I work well under pressure. I handled everything without cracking, somehow. I found us a place to live and I had high hopes for a more normal future, as I was attributing the chaos to his living in a high-trigger environment. The plan was that once the house sold, we'd use his payout as a down payment on our own house. Eventually the house did sell, and he received the payout about 2 weeks before he had a falling-out with his only client. He chose to live on the money from the house instead of trying to find a new job. I vacillated between a cocktail of anxiety and fury as I watched it trickle away over the next year, and a resolute acceptance because it was never my money to care about to begin with. I mean.. we were married so one would think that coming to a financial middle ground would be reasonable, but no. I've always maintained the stance that I don't need your money, so I refused to bring it up as a point of contention. In hindsight, not merging finances made the divorce much cleaner.
Can I just say, it feels SO. FUCKING. GOOD. to have bought my house on my own.
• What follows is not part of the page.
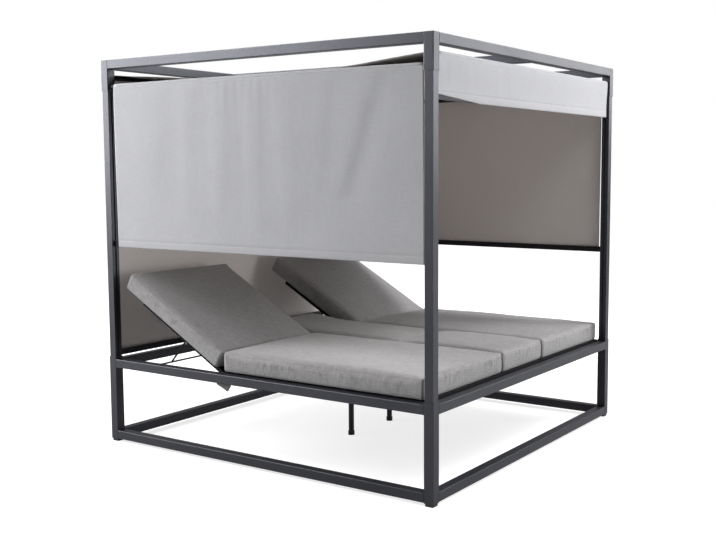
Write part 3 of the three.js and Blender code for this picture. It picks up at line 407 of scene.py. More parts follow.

I alone needed to be present to sign paperwork. I alone am responsible for paying the mortgage. I alone make decisions about what improvements to make, how to organize the cabinets, what color to paint a room, what to plant in the yard. I'm not waiting on anyone to get off his ass, because most of what needs doing I can happily do myself, and if I can't I'm sure I can find someone I can pay to do it for me. While I am accustomed to doing everything myself, even in partnerships, the absence of someone who ought to be helping makes the whole experience better. I don't need your money. I have my own, thanks.